The important thing is to see that our situations in Iraq and Afghanistan are linked directly with the status of Iran. Instead of seeing Iraq, Afghanistan, and Iran as separate in America's overseas activities, we need to understand that they are all part of the same campaign (not "crusade" as Rogers says), and our efforts in one will not succeed without success in the others.

I would also like to point out that Rogers or Long do not dispute any of my four main contentions for liberating Iran through military action. They merely go on a bigoted tirade, moaning and groaning about the unlikely institution of a draft and Bush's victory, and spout personal insults. They cannot make one solid, substantiated claim or counterargument, nor do they even address the issue of Iran. Who would you want running your foreign policy?

Feliks Pleszczynski

Viewpoints Staff

Voting trends

Barney Keller's column is usually pretty disagreeable, but this week, it was painful ("Could liberalism be dying in America?" 11/16/04). He tries to tell us what he thinks Americans outside of New England value, and why they reject East Coast candidates and culture because they have more important concerns. He talks about New England—and I can't blame him, because so does our president—as a place devoid of moral values that wants to ban religion and take your guns. Our president says he spends so much time at his "ranch" not to avoid work but to get in touch with "real Americans," because, of course, people on the coast are faking it. In fact, almost no "real Americans" live on ranches; they are playthings of the wealthy. The vast majority of real Americans live in cities and suburbs, and no, I don't think they hate God.

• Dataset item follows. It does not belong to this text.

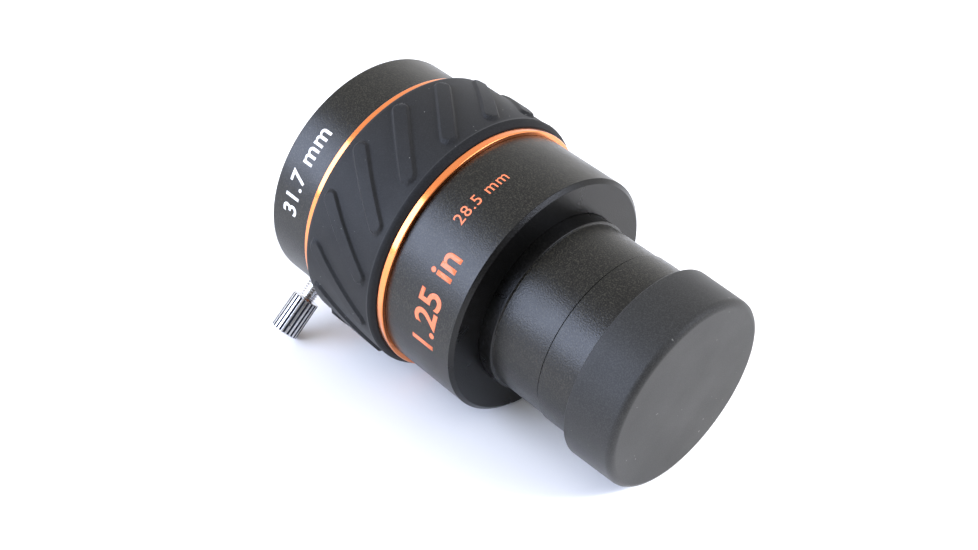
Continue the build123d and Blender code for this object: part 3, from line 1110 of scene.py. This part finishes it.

He stipulates that, "If I were trying to make ends meet in New Mexico, I would not care that Bruce Springsteen thinks we should vote for John Kerry…If I were trying to support my family in Iowa…If I were a working class person from Ohio…" and it goes on this way. I have been to Keller's promised land—in fact, I am from a family trying to make ends meet in New Mexico—and I can speak beyond the hypothetical about what people there want. And what they want has nothing to do with the philosophical difference between justice and equality; they save that for presumptuous columnists in far-off cities. We just want better jobs and cheaper health insurance. As for Bruce Springsteen, we like his music.

What we really resent is when a Connecticut-born, Andover-Yale-Harvard-educated Northeasterner tells us that we can't vote for a guy from Massachusetts because he doesn't share our values. We resent Bush because he does a lot for the "real Americans" who can afford ranches, but not much for the rest of us.

Walter Lamberson

Second-year in the College

Division III athletics

In half-heartedly trying to convince my younger brother to become a Maroon three years ago, I mentioned he could have easily secured a starting position on the football team. (He was a high school star.) He smiled graciously, and today, has done slightly better.

Look next week for the walk-on with a 3.9+ GPA in mechanical engineering starting on kickoff coverage for the University of Notre Dame. He will be in Los Angeles, playing the University of Southern California.

If there is anything that being out of the U of C for half a year has taught me, it is that style does not always follow substance, and that fancy Latin and waxing anachronism certainly do not fall into the latter category.

He is number 81.

Patrick Woods

B.S. 1994

Queer issues

The line that distinguishes between a discrete classification and a broad recognition is a very vague one. Figuring out where this distinction takes place is worth considering in light of the points raised by John Gabriel's article ("Recent University diversity statement misses queer community," 11/19/04). He recognizes the value that the University places on diversity, but criticizes the University for not explicitly extending "resources, support, and visible, obvious allies" to the queer community. This is absolutely unnecessary.

The University specifically recognizes that the "dimensions of race, gender, ethnicity and national origin" are particularly deserving of attention in its Diversity Statement. Accordingly, the Office of Minority Student Affairs (OMSA) is charged with serving the African, Latino, Asian, and Native American populations. However, it is worth observing that the OMSA directives do not specify explicit commitments to students of a particular gender or national origin. This is an elegant, even if hard to see, example of the distinction with which I began this letter. The University can recognize and value the diversity of a student group without setting forth a plan for catering to its discrete classification and resource network. This is, in fact, ideal. A united student body, and one that uniformly accepts its members and has universal access to resources and support, should be the goal implied by striving to achieve a diverse campus. Such a campus should not be envisioned as the union of a fixed branching of student minority subsets, but rather as a cohesive whole. The groups OMSA is charged to support are there because they are, and have historically been proven to be, particularly disadvantaged on our campus. In general and as well as my three and a third years here can attest to, students who are female, foreign, queer, southern, mute, cross-dressing, blind, crippled, and even polka-dotted are all respected and treated as equals on campus, and this is something of which to be very proud. Seeking to section off any one of these groups as deserving of particular attention, when in fact the group is accepted and healthy, is both demeaning to the student body and potentially harmful to the group itself. It would run the risk of putting forth an image of desperation and need that consequentially may reinforce any existing negative perception of that group.

Strength and unity need to be prioritized, not despite, but especially in light of, diversity values. The goal of diversity, as the University clearly understands it, is inclusion not exclusion. If anyone actually does need a helping hand right now, it is probably those daring enough to publicly support the Bush administration.